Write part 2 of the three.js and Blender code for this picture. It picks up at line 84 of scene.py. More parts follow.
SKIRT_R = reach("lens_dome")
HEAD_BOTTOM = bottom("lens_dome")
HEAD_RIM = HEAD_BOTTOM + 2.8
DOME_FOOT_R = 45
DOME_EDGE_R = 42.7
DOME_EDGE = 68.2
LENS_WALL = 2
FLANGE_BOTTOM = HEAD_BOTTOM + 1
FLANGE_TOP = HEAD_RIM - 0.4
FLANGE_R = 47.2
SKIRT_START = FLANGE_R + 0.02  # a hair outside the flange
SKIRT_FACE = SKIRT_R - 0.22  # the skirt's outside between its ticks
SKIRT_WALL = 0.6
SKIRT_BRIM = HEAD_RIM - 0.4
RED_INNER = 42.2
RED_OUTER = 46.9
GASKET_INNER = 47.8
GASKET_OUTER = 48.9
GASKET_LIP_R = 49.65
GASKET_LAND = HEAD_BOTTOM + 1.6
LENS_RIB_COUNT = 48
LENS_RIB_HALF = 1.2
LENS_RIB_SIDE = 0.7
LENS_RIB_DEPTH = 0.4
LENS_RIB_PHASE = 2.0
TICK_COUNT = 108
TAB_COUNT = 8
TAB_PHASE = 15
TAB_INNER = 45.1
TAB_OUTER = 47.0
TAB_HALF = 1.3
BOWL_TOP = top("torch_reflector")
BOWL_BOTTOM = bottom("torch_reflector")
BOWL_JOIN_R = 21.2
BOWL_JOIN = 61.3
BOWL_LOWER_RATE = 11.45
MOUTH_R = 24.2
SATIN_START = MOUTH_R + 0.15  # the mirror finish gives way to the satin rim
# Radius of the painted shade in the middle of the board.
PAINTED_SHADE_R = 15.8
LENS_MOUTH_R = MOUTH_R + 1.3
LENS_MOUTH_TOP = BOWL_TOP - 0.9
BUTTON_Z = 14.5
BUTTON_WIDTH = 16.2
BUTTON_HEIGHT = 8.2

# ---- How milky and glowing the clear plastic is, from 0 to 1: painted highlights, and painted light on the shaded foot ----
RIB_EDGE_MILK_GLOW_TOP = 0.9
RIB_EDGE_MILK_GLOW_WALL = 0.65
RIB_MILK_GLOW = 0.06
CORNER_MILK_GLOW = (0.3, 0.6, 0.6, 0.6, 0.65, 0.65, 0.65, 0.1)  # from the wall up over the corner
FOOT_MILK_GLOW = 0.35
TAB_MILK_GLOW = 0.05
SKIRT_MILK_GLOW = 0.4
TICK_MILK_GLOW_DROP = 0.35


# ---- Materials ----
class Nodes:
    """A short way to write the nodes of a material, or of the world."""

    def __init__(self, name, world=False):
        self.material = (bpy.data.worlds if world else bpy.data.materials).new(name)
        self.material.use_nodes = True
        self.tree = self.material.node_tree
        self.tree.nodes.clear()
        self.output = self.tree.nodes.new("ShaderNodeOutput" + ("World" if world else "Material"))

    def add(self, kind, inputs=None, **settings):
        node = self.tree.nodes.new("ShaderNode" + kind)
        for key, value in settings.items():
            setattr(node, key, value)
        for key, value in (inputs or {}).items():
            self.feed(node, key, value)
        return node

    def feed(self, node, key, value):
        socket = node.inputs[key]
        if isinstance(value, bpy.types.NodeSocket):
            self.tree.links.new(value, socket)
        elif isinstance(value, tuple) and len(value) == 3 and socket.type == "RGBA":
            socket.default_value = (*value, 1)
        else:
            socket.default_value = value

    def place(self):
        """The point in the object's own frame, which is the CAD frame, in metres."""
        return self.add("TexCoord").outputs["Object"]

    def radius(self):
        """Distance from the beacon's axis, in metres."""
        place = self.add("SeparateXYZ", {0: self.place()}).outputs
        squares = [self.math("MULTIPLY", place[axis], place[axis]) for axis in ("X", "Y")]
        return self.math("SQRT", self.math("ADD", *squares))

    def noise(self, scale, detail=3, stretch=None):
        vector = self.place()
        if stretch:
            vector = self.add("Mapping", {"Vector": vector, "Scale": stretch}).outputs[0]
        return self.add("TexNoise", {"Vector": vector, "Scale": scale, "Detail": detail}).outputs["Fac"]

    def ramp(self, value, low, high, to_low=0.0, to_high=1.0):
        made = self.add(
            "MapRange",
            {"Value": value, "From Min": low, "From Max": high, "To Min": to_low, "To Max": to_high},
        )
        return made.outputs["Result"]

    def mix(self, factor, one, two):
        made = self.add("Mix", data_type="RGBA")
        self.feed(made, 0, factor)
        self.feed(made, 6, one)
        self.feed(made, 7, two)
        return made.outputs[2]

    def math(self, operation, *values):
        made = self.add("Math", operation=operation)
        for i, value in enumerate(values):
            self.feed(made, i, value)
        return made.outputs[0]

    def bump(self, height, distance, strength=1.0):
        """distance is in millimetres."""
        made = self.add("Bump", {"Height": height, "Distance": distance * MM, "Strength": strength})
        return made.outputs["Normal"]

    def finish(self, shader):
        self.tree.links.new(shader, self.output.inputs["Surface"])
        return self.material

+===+

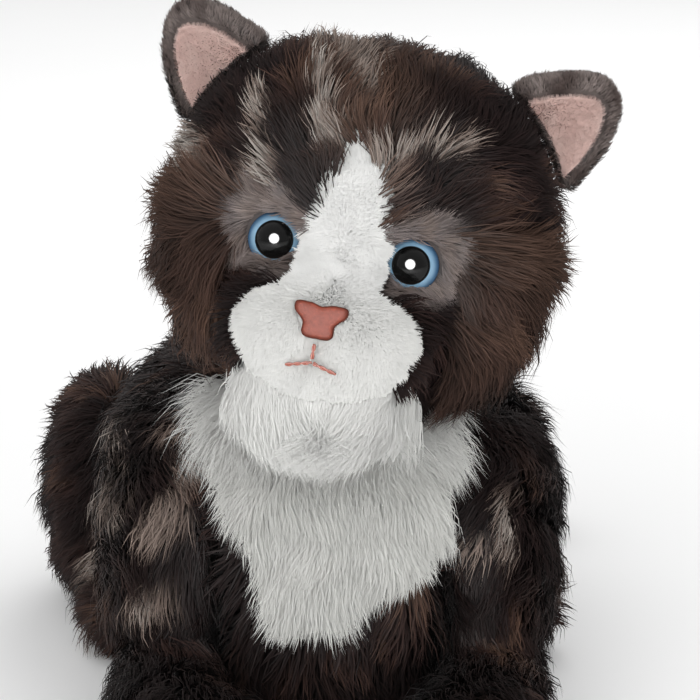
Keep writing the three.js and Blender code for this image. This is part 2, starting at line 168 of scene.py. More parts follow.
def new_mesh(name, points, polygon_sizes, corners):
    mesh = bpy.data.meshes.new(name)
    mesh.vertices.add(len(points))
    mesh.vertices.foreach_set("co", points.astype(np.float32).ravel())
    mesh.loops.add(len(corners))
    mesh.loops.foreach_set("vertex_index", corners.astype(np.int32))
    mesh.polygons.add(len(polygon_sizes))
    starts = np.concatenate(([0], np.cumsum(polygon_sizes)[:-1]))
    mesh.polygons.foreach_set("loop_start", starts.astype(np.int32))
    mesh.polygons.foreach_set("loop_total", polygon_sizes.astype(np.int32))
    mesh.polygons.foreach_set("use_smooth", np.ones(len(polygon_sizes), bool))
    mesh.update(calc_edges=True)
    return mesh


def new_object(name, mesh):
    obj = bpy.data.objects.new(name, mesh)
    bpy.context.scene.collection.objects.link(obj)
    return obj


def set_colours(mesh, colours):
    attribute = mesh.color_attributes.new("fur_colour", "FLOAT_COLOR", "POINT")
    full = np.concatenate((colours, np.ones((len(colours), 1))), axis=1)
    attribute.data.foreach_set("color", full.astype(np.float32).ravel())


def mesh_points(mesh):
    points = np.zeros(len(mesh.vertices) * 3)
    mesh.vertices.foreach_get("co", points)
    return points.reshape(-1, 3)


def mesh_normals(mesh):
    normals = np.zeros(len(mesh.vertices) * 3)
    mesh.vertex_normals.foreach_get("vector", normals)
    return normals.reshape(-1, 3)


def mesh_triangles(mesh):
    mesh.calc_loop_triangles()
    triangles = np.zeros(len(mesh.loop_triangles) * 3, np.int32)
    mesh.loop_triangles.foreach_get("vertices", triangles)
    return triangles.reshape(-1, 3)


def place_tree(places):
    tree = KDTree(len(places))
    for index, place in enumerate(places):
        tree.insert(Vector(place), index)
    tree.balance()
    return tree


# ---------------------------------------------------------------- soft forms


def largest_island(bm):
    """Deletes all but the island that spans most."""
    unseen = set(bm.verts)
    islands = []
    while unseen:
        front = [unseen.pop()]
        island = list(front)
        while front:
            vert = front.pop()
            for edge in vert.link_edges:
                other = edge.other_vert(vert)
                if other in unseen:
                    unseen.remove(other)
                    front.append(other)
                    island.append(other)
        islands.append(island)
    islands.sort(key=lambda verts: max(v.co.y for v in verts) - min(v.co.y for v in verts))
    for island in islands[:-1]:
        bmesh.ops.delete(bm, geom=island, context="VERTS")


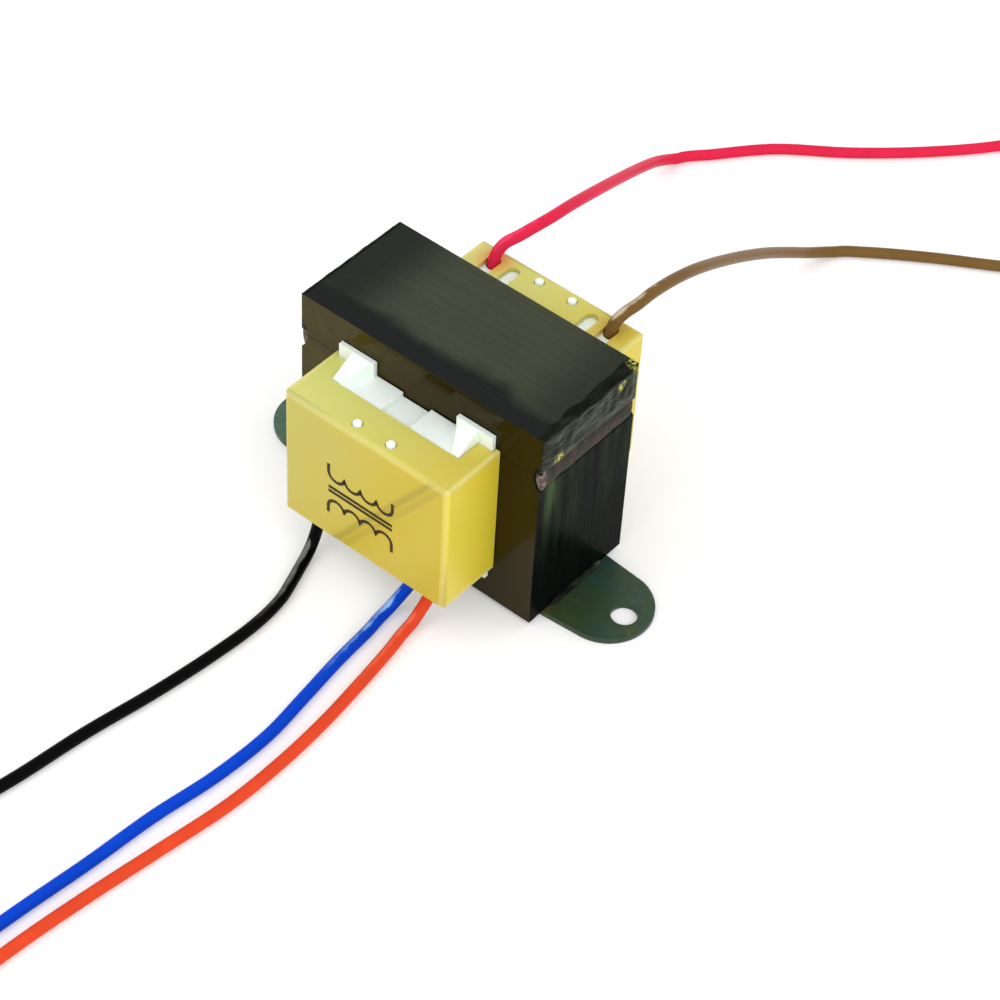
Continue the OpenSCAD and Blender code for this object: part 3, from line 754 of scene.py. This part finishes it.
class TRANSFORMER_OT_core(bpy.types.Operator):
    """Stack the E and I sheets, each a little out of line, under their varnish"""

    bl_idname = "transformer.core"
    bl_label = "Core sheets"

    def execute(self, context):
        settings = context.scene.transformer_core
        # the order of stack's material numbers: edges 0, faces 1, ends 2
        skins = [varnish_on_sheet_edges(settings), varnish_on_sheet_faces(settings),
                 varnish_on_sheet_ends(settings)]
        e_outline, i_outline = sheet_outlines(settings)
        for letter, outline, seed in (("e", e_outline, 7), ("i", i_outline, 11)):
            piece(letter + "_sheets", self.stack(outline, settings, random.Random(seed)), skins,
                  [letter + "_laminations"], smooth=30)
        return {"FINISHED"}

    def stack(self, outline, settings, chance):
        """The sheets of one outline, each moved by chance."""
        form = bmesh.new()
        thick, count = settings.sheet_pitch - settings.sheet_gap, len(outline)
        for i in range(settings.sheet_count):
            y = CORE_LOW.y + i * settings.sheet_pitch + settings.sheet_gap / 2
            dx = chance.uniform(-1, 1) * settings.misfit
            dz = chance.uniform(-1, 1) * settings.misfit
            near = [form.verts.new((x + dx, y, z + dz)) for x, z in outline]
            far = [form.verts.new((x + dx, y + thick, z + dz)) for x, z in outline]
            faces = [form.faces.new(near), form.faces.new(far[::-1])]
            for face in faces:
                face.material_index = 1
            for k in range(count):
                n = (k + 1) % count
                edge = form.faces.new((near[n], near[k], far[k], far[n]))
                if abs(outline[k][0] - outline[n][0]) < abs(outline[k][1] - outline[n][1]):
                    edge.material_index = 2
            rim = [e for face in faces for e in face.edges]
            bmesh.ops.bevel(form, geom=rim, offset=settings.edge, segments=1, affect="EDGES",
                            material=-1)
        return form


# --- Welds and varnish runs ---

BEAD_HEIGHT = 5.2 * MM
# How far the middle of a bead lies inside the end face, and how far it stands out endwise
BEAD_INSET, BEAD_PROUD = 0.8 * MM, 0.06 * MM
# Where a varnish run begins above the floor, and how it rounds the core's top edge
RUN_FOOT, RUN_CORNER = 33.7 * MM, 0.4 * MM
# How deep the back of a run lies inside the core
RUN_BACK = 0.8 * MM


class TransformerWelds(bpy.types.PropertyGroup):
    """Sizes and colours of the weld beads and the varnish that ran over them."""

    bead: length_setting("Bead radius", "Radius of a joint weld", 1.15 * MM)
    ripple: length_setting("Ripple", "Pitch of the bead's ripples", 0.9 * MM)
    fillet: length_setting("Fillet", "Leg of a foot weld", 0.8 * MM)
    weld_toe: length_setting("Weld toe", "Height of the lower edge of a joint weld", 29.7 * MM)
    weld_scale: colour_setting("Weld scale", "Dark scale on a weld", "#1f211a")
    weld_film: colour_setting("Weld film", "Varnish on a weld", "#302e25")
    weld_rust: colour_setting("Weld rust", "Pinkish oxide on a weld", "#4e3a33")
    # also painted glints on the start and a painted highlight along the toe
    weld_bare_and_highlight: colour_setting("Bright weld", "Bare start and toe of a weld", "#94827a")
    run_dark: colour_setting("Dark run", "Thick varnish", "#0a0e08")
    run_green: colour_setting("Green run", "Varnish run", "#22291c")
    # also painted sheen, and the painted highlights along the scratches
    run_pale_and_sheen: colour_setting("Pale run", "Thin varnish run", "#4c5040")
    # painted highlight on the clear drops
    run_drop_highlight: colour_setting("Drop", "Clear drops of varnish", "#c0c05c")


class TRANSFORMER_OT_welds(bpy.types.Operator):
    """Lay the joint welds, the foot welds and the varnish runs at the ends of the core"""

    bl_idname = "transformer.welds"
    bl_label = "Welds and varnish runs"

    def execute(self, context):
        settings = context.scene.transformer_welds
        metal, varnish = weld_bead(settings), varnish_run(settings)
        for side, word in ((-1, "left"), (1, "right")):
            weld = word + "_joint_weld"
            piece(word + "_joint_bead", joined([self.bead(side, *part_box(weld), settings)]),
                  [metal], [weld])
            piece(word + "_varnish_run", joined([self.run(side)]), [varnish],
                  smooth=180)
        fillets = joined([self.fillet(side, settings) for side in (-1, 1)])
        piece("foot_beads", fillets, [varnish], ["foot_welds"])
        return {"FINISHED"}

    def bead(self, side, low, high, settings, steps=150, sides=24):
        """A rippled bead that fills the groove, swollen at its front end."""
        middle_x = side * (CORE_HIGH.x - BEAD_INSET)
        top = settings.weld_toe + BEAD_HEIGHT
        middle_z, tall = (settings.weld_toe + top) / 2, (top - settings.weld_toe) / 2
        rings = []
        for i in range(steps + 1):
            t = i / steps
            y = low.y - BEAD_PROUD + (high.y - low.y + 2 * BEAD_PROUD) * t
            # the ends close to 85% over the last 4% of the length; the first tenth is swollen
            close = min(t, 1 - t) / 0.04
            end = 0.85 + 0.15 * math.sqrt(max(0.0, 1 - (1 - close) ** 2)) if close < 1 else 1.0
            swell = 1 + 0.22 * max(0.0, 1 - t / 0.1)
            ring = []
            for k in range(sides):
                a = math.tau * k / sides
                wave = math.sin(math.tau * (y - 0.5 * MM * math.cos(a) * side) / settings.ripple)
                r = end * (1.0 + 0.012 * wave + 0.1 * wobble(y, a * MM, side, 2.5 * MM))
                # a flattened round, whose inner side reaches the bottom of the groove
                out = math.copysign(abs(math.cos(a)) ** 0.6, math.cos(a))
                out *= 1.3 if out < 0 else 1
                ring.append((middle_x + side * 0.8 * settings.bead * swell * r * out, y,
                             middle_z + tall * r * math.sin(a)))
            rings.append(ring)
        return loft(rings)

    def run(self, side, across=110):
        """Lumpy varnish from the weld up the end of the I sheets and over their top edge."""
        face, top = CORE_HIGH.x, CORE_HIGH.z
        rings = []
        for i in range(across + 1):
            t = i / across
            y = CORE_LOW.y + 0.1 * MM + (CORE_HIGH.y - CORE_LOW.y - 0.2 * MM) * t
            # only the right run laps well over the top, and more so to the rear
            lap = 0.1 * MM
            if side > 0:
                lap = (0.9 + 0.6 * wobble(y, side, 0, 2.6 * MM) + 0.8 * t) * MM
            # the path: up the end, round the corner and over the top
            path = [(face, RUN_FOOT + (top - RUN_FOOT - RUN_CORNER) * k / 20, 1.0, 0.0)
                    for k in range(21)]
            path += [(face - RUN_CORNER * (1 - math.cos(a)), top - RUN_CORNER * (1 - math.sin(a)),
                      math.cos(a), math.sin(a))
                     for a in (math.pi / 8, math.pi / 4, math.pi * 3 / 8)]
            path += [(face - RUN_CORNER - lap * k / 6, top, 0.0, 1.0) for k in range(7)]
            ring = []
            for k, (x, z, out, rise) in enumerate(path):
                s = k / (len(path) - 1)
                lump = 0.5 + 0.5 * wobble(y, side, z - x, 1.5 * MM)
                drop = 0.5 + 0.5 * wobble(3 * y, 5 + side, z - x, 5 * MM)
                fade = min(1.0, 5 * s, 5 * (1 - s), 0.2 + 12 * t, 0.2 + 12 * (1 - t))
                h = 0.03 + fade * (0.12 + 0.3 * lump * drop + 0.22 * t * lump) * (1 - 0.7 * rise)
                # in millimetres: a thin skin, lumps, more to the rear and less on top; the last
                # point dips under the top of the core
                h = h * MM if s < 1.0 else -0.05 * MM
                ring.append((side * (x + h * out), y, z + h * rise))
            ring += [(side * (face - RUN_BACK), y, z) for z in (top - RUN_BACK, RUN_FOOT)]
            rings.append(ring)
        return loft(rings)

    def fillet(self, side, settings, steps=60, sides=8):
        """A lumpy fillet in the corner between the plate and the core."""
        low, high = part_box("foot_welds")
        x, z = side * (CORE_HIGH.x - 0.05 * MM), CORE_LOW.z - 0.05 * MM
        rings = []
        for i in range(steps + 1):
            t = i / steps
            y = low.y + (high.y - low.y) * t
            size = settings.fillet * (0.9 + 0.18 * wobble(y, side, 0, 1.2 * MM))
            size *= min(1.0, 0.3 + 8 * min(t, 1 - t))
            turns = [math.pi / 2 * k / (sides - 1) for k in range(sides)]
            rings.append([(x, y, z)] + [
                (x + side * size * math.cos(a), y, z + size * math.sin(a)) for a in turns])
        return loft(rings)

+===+

# [Exercise instructions]
Copy each line that contains the word "three".

# [In response]
Write part 2 of the three.js and Blender code for this picture. It picks up at line 84 of scene.py. More parts follow.
Keep writing the three.js and Blender code for this image. This is part 2, starting at line 168 of scene.py. More parts follow.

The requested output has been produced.